Directive:
How many lines in these records hold the string "rigid"? Reply with the number alone.

Excerpted data:
--- BEGIN ---
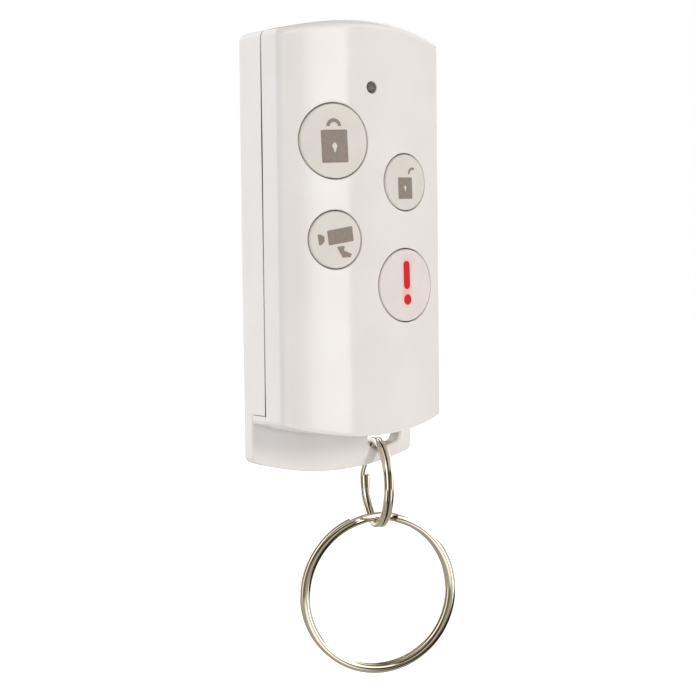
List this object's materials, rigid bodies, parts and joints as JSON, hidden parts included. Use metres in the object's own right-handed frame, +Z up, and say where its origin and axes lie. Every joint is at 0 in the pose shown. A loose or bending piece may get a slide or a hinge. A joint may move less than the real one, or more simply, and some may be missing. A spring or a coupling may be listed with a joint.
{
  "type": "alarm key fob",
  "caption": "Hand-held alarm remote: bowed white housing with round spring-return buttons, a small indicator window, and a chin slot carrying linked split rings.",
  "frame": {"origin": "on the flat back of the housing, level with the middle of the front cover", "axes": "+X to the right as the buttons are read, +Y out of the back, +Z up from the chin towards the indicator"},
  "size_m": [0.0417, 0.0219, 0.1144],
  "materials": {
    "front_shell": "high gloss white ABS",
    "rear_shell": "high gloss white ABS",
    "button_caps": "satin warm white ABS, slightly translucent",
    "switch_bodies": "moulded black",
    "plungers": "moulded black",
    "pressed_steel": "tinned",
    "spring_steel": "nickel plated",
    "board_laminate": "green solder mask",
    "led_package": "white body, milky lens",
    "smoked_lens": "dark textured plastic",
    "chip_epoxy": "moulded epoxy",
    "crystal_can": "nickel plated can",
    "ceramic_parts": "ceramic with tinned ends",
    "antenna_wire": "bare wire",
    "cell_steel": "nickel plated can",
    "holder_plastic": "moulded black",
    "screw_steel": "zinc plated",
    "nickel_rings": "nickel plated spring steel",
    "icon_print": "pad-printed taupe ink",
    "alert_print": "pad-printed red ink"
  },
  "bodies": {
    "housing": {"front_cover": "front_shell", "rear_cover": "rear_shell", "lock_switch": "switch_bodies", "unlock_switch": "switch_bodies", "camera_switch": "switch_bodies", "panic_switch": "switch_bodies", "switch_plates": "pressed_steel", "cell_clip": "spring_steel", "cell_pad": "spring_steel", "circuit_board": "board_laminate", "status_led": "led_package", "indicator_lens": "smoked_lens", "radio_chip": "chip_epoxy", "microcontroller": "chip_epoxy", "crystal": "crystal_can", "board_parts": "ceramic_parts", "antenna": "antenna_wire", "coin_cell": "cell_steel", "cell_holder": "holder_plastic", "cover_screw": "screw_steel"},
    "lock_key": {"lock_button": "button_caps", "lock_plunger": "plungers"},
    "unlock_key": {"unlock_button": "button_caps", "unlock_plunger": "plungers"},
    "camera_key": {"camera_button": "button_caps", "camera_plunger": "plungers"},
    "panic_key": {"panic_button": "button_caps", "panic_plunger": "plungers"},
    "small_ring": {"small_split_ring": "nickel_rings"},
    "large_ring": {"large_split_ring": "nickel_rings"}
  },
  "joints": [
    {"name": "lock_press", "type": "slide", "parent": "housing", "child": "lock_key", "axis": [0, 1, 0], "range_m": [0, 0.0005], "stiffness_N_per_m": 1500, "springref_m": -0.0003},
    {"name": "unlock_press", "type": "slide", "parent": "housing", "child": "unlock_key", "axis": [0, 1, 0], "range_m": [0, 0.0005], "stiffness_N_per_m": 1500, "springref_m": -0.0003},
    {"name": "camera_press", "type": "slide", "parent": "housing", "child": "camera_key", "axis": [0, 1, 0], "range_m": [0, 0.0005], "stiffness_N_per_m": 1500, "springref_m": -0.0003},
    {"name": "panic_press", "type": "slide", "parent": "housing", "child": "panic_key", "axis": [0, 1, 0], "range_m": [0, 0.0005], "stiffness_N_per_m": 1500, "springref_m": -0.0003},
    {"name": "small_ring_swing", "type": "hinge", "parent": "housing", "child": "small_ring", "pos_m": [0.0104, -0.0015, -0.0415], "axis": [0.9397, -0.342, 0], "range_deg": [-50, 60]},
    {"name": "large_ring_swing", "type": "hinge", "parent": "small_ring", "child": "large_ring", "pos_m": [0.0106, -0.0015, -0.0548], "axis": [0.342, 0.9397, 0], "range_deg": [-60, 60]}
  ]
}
--- END ---
--- BEGIN ---
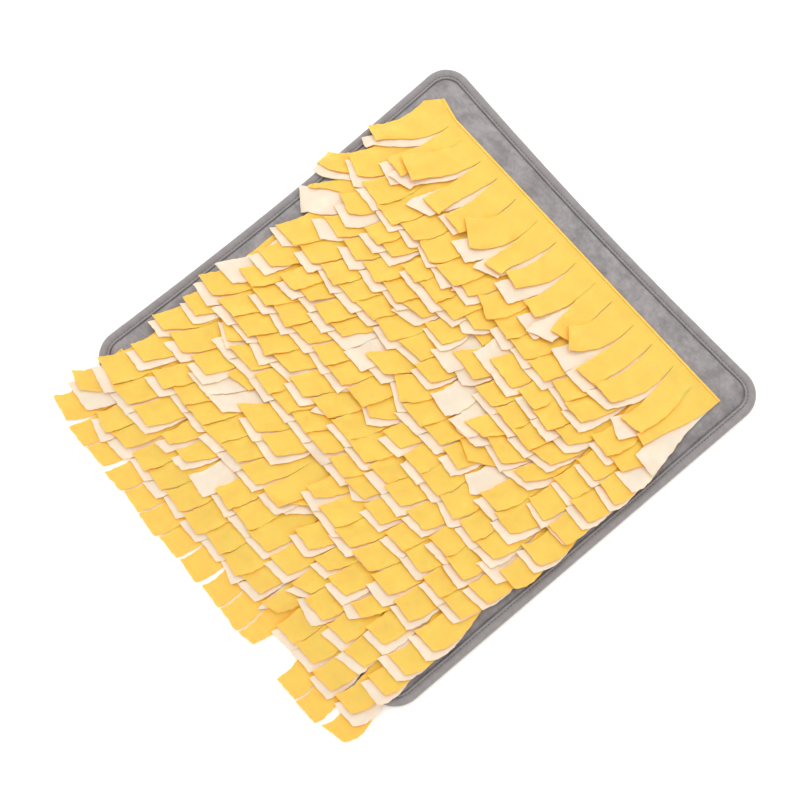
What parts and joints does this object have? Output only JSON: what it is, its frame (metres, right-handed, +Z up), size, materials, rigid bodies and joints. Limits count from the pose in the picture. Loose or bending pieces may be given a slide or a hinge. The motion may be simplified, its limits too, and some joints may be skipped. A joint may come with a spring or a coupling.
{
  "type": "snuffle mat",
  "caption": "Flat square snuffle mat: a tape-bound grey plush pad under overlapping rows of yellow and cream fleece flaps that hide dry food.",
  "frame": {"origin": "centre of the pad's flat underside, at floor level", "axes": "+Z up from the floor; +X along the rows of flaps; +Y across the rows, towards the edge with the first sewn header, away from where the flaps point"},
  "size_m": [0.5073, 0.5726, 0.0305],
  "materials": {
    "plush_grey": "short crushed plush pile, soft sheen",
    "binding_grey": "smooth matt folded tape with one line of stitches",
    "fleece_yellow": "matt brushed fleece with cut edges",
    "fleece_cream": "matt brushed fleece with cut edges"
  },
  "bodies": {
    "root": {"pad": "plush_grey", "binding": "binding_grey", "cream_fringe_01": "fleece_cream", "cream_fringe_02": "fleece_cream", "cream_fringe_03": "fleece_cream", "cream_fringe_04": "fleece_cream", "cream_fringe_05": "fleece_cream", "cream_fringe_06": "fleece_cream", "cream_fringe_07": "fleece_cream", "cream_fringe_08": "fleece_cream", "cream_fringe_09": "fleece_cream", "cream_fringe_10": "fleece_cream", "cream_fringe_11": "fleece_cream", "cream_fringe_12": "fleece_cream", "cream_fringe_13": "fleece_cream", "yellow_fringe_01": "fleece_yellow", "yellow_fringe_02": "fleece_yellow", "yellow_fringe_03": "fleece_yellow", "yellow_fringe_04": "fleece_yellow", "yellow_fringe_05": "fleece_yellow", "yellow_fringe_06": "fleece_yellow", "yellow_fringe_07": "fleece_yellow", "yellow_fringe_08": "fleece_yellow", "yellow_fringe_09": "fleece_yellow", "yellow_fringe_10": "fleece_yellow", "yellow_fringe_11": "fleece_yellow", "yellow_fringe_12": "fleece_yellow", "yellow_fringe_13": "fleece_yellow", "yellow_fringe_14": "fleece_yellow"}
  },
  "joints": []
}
--- END ---
Completed exercise:
2